▸ **Records**:
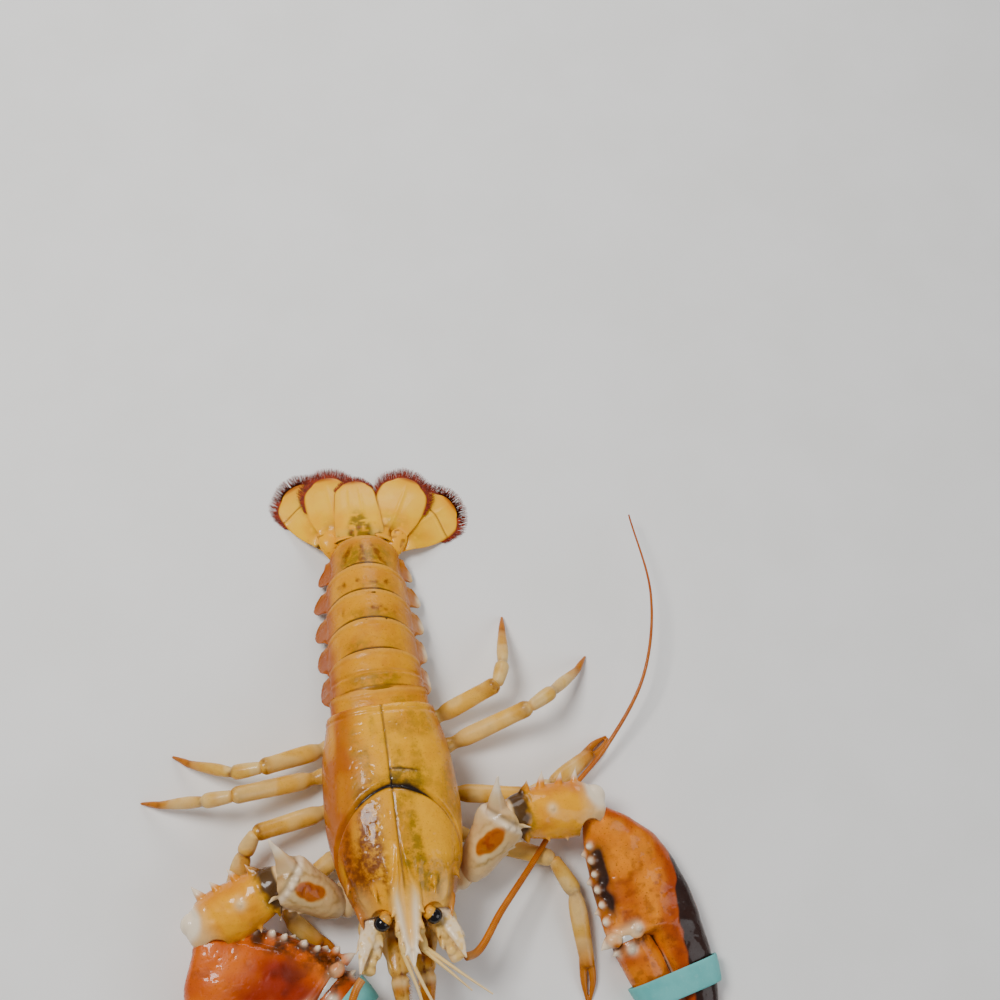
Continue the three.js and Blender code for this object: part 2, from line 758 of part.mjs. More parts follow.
const ischium = ([hip, elbow], grow = 0) =>
  limb(
    [
      [hip, 6.4, 5.4],
      [along(hip, elbow, 0.35), 6, 5.2],
      [along(hip, elbow, 0.8), 8, 6.6],
      [elbow, 7.4, 6.2],
    ],
    point(0, 0, 1),
    { sides: 10, grow },
  );
const merus = ([, elbow, wrist], grow = 0) =>
  limb(
    [
      [along(elbow, wrist, 0.04), 6.2, 6.4],
      [along(elbow, wrist, 0.2), 8.6, 8.2],
      [along(elbow, wrist, 0.6), 10.6, 9.6],
      [along(elbow, wrist, 0.92), 12.6, 10.6],
      [along(elbow, wrist, 1.06), 10.4, 9.4],
    ],
    point(0, 0, 1),
    { sides: 12, grow },
  );
const carpus = ([, , wrist, palm], grow = 0) =>
  limb(
    [
      [along(wrist, palm, 0.02), 8, 7.6],
      [along(wrist, palm, 0.16), 10.6, 9.6],
      [along(wrist, palm, 0.45), 13, 11.2],
      [along(wrist, palm, 0.8), 13.4, 11.4],
      [along(wrist, palm, 1), 10.4, 9.8],
    ],
    point(0, 0, 1),
    { sides: 12, grow },
  );
const condyle = ([, , wrist, palm], grow = 0) =>
  ball(offset(along(wrist, palm, 0.94), point(0, 0, 1), 5), [6.4, 6.4, 6.2], grow, 9);

bothSides.forEach(([name, side]) => {
  const { joints } = arms[name];
  const [hip, elbow, wrist, palm] = joints;
  const hand = handFrame(name);
  const crusher = name === "right";
  const up = point(0, 0, 1);
  const reach = wrist.clone().sub(elbow).normalize();
  const outward = palm.clone().sub(wrist).normalize();
  const rear = point(-outward.y * side, outward.x * side, 0).normalize();
  const front = rear.clone().negate();

  // Teeth along the inner edge of the ischium
  const inside = point((elbow.y - hip.y) * side, (hip.x - elbow.x) * side, 0).normalize();
  const ischiumTeeth = [0.4, 0.58, 0.76, 0.92].map((share) => {
    const root = offset(along(hip, elbow, share), inside, 4.5);
    return spine(root, offset(root, inside, 6).addScaledVector(up, 0.6), 1.5, 4);
  });

  // The merus carries one great spine at its far upper corner and shorter ones on its front edge
  const crown = offset(along(elbow, wrist, 0.86), up, 4);
  const merusSpines = [
    spine(crown, offset(crown, up, 13.5).addScaledVector(rear, 12).addScaledVector(reach, 1), 4.4, 6),
    ...[
      [0.9, 9, 16, -3],
      [0.74, 8.4, 14.6, 1.5],
      [0.95, 6, 13.6, 7],
    ].map(([share, root, tip, lift]) => {
      const start = offset(along(elbow, wrist, share), front, root).addScaledVector(up, lift * 0.5);
      return spine(start, offset(along(elbow, wrist, share + 0.1), front, tip).addScaledVector(up, lift), 2);
    }),
  ];

  // Carpus spines stand along its rear edge and its front edge
  const carpusSpines = [
    ...[0.26, 0.44, 0.6, 0.75].map((share, i) => {
      const start = offset(along(wrist, palm, share), rear, 9.5).addScaledVector(up, 4);
      return spine(start, offset(start, rear, 6.4 - (i % 2)).addScaledVector(up, 2.4), 1.9);
    }),
    ...[0.25, 0.55].map((share) => {
      const start = offset(along(wrist, palm, share), front, 10).addScaledVector(up, 2);
      return spine(start, offset(start, front, 5.4).addScaledVector(outward, 1.6), 1.8);
    }),
    tubercle(offset(along(wrist, palm, 0.5), up, 10), up, 2.1, 2.6),
  ];

  // Tubercles stand in two rows along the inner edge of the palm
  const knobShares = crusher ? [0.125, 0.185, 0.245, 0.305, 0.365] : [0.12, 0.175, 0.23, 0.285, 0.35, 0.405];
  const slant = hand.inner.clone().multiplyScalar(0.8).addScaledVector(hand.rise, 0.6).normalize();
  const knobs = knobShares.flatMap((share, i) => {
    const [innerEdge, , halfThick] = profile(hand.table, share);
    const upper = hand.at(share, innerEdge - 2.6, halfThick * hand.thickness * 0.5);
    const lower = hand.at(share + 0.02, innerEdge - 1, -1);
    const stout = 2.6 - 0.15 * i;
    const row = [tubercle(upper, slant, stout, 3)];
    return i % 2 ? row : [...row, tubercle(lower, hand.inner, 2, 2.8)];
  });

  // Biting edges: broad molars on the crusher, finer teeth on the cutter, each set between the other's
  const [firstTooth, pitch, count] = crusher ? [0.5, 0.078, 5] : [0.51, 0.07, 6];
  const teeth = (table, start, total, direction, edge) =>
    Array.from({ length: total }, (_, i) => {
      const share = start + pitch * i;
      const size = (crusher ? 2.6 : 1.7) * (1 - (0.5 * i) / total);
      const root = hand.at(share, profile(table, share)[edge] - direction * 0.9, 0);
      return tubercle(root, hand.inner.clone().multiplyScalar(direction), size, 1.4);
    });

  const shoulder = spine(
    hand.at(hand.fingerTable[0][0] + 0.015, hand.fingerTable[0][1] - 5, 3),
    hand.at(hand.fingerTable[0][0] + 0.03, hand.fingerTable[0][1] + 3.2, 4),
    2.4,
  );

  // The rubber band: a flat loop stretched round both fingers
  const bandShare = crusher ? 0.53 : 0.665;
  const bandLoop = (push, wide) =>
    through([-1, -0.3, 0.3, 1].map((end) => wrapped(hand, bandShare + (end * wide) / hand.length, push, 24)));
  const wristCuts = [carpus(joints, gap), condyle(joints, gap)];
  const palmBody = joined([handSolid(hand, hand.table, 16), ...knobs, ...teeth(hand.table, firstTooth, count, 1, 0)]);
  const fingerBody = [handSolid(hand, hand.fingerTable, 12), ...teeth(hand.fingerTable, firstTooth + pitch / 2, count - 1, -1, 1)];
  const trimmedSpines = cutBy(joined([...carpusSpines, condyle(joints)]), [handSolid(hand, hand.table, 16, gap)]);

  add(claws, `claw_ischium_${name}`, "pale", joined([ischium(joints), ...ischiumTeeth]));
  add(claws, `claw_merus_${name}`, "claw", cutBy(joined([merus(joints), ...merusSpines]), [ischium(joints, gap)]));
  add(
    claws,
    `claw_carpus_${name}`,
    "claw",
    cutBy(joined([carpus(joints), trimmedSpines, condyle(joints)]), [merus(joints, gap)]),
  );
  add(claws, `claw_hand_${name}`, "claw", aboveFloor(cutBy(palmBody, wristCuts)));
  add(claws, `claw_finger_${name}`, "claw", aboveFloor(joined([...fingerBody, shoulder])));
  add(claws, `claw_band_${name}`, "band", aboveFloor(bandLoop(gap + 2.5, 6.6).subtract(bandLoop(gap + 1, 7))));
});

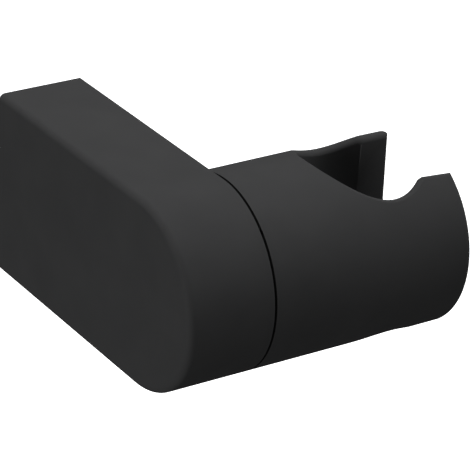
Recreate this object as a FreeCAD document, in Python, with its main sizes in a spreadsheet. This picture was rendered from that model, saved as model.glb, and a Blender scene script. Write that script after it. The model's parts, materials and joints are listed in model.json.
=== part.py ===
import FreeCAD, Part
import os
import re
import Sketcher
from FreeCAD import Rotation, Vector

# Wall holder for a hand shower.
# The frame's origin is midway between the two wall screws, on the wall.
# +Y runs into the wall, +Z is up, and +X runs along the cradle barrel to its free end.

SIZES = {
    # Outer form
    "body_dia": 37.0,         # height of the arm and diameter of the barrel
    "arm_width": 17.4,        # arm, from its outer side to the seam
    "axis_out": 51.4,         # wall to the barrel's axis
    "barrel_len": 42.4,
    "seam_gap": 0.5,          # shadow gap between the arm and the barrel
    "edge_round": 1.2,        # outer side of the arm
    "end_bevel": 0.7,         # free end of the barrel
    "rim_bevel": 0.7,         # rims of the bore and the slot
    # Cradle for the handset's cone
    "bore_out": 29.0,         # barrel's inner end to the bore's axis
    "bore_top_dia": 22.8,
    "bore_low_dia": 21.2,
    "slot_mouth": 18.9,       # width of the slot at the free end
    "slot_flare": 3.5,        # degrees, each side
    # Cast walls of the arm
    "side_wall": 2.5,
    "rim_wall": 3.0,
    "boss_dia": 26.0,
    "boss_floor": 1.4,        # left below the bush
    # Bearing of the barrel
    "bush_dia": 18.0,
    "bush_bore": 14.0,
    "bush_flange_dia": 24.0,
    "flange_recess": 1.0,
    "press_gap": 0.03,
    "running_gap": 0.05,
    "spigot_short": 1.9,      # spigot's end to the bush's inner end
    "ring_cord": 1.4,
    "ring_room": 0.6,         # spare width in the ring's groove
    # Pivot screw and what it clamps
    "screw_dia": 6.0,
    "screw_short": 0.4,       # screw's end to the nut's outer end
    "screw_bevel": 0.2,
    "head_dia": 10.0,
    "head_len": 6.0,
    "head_key": 5.0,
    "hole_gap": 0.3,
    "thread_gap": 0.05,
    "washer_dia": 12.0,
    "washer_thick": 1.0,
    "spring_thick": 0.6,
    "spring_rise": 0.3,
    "hub_len": 8.4,           # barrel's inner end to the washer's seat
    "nut_flats": 10.0,
    "nut_len": 5.0,
    "nut_gap": 0.2,
    "nut_room": 0.3,          # nut's outer end to the arm's side wall
    "rib_wall": 2.5,
    "rib_len": 20.0,
    "lock_dia": 11.0,
    "lock_thick": 1.2,
    "lock_split": 1.0,
    # Wall bracket and the grub screw below it
    "bracket_depth": 9.0,
    "bracket_gap": 0.3,
    "bracket_drop": 0.6,
    "bracket_edge": 0.5,
    "wall_hole_pitch": 18.0,
    "wall_hole_dia": 4.5,
    "wall_sink_dia": 8.6,
    "grub_dia": 5.0,
    "grub_len": 6.0,
    "grub_key": 2.5,
    "grub_out": 4.5,          # wall to the grub screw's axis
    "grub_inset": 0.2,
    "groove_depth": 2.65,
}

# Places along X and lengths that several pieces share
NUT_END = "(side_wall + nut_room - arm_width / 2)"
BOSS_FACE = f"({NUT_END} + nut_len + lock_thick)"
BUSH_LEN = f"(arm_width / 2 - flange_recess - {BOSS_FACE} - boss_floor)"
SPIGOT_LEN = f"(seam_gap + flange_recess + {BUSH_LEN} - spigot_short)"
HEAD_SEAT = "(arm_width / 2 + seam_gap + hub_len + washer_thick + spring_thick + spring_rise)"
SCREW_LEN = f"({HEAD_SEAT} - {NUT_END} - screw_short)"

doc = FreeCAD.newDocument("HandShowerHolder")
sheet = doc.addObject("Spreadsheet::Sheet", "Sizes")
for row, (alias, size) in enumerate(SIZES.items(), start=1):
    sheet.set(f"A{row}", alias)
    sheet.set(f"B{row}", str(size))
    sheet.setAlias(f"B{row}", alias)
doc.recompute()


def full(text):
    """Point every size named in an expression at the sheet."""
    return re.sub(r"[a-z]+(?:_[a-z]+)+", r"Sizes.\g<0>", text)


def number(text):
    """Value of an expression at the present sizes."""
    return float(sheet.evalExpression(full(text)))


def bind(target, name, text):
    target.setExpression(name, full(text))


def new_body(label, x="0", y="0", z="0"):
    body = doc.addObject("PartDesign::Body", label)
    body.Label = label
    for axis, text in (("x", x), ("y", y), ("z", z)):
        bind(body, f"Placement.Base.{axis}", text)
    return body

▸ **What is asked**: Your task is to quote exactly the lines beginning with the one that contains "Recreate this object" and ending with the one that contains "# +Y runs into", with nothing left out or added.

▸ **Correct output**:
Recreate this object as a FreeCAD document, in Python, with its main sizes in a spreadsheet. This picture was rendered from that model, saved as model.glb, and a Blender scene script. Write that script after it. The model's parts, materials and joints are listed in model.json.
=== part.py ===
import FreeCAD, Part
import os
import re
import Sketcher
from FreeCAD import Rotation, Vector

# Wall holder for a hand shower.
# The frame's origin is midway between the two wall screws, on the wall.
# +Y runs into the wall, +Z is up, and +X runs along the cradle barrel to its free end.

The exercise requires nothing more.